Cuando estaba en primaria, nos organizaron un retiro. Los coordinadores rápidamente trajeron cartulinas, colores, idearon las dinámicas, formaron los equipos, sacaron las hojas con los cantos y un largo etcétera. Mucha logística. Pues bien, en uno de los recesos, apareció una religiosa muy mayor que, simple y sencillamente, se puso a platicar con nosotros. Nos preguntó cómo estábamos, cuál era nuestro nombre y si nos estaba gustando el retiro. Supo escucharnos y, entre que la hacíamos reír y demás, quiso hablarnos sobre Jesús. Lo hizo de forma breve, menos de dos minutos. Pasaron los años y, aunque ya olvide toda la lluvia de actividades que nos pusieron, hay algo que se me grabó: el gesto de aquella religiosa entrada en años que se acercó a platicar con nosotros.

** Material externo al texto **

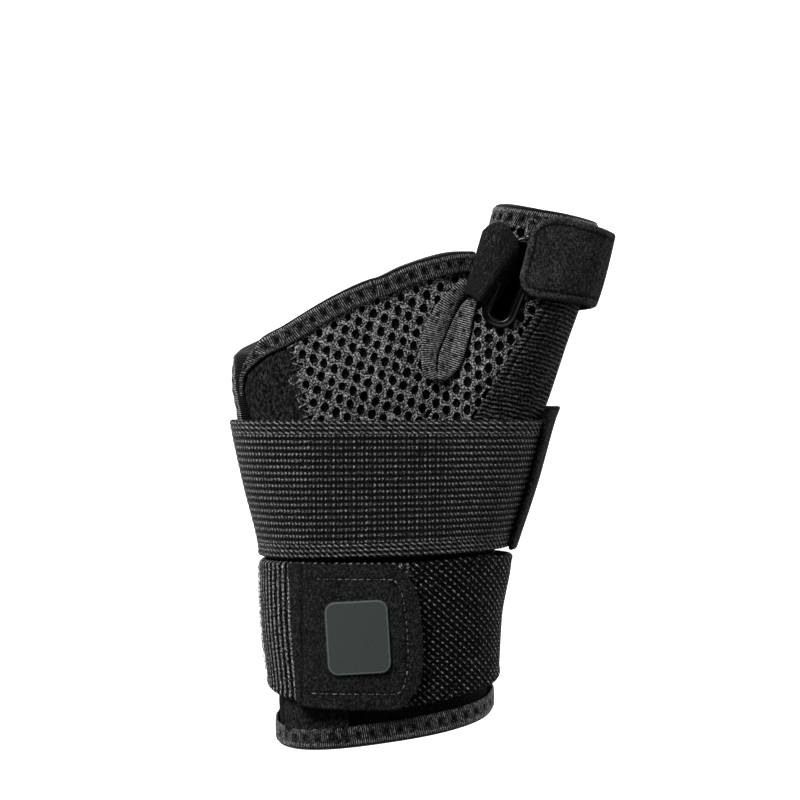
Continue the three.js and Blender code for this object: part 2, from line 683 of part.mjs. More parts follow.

¿A qué viene todo esto? Pues que, muchas veces, cuando organizamos algún evento o espacio, nos olvidamos de lo esencial. La fe no se transmite con un programa u horario exhaustivo, tampoco con actividades cursis, sino a través del ejemplo y de los gestos, como aquella religiosa que, sin ningún tipo de producción, hizo lo que el carisma de su congregación le pedía: enseñar y acompañar. No está mal planear, siempre que no sea algo llevado a términos absolutos, porque lo que pesa, lo que determina, es el ejemplo.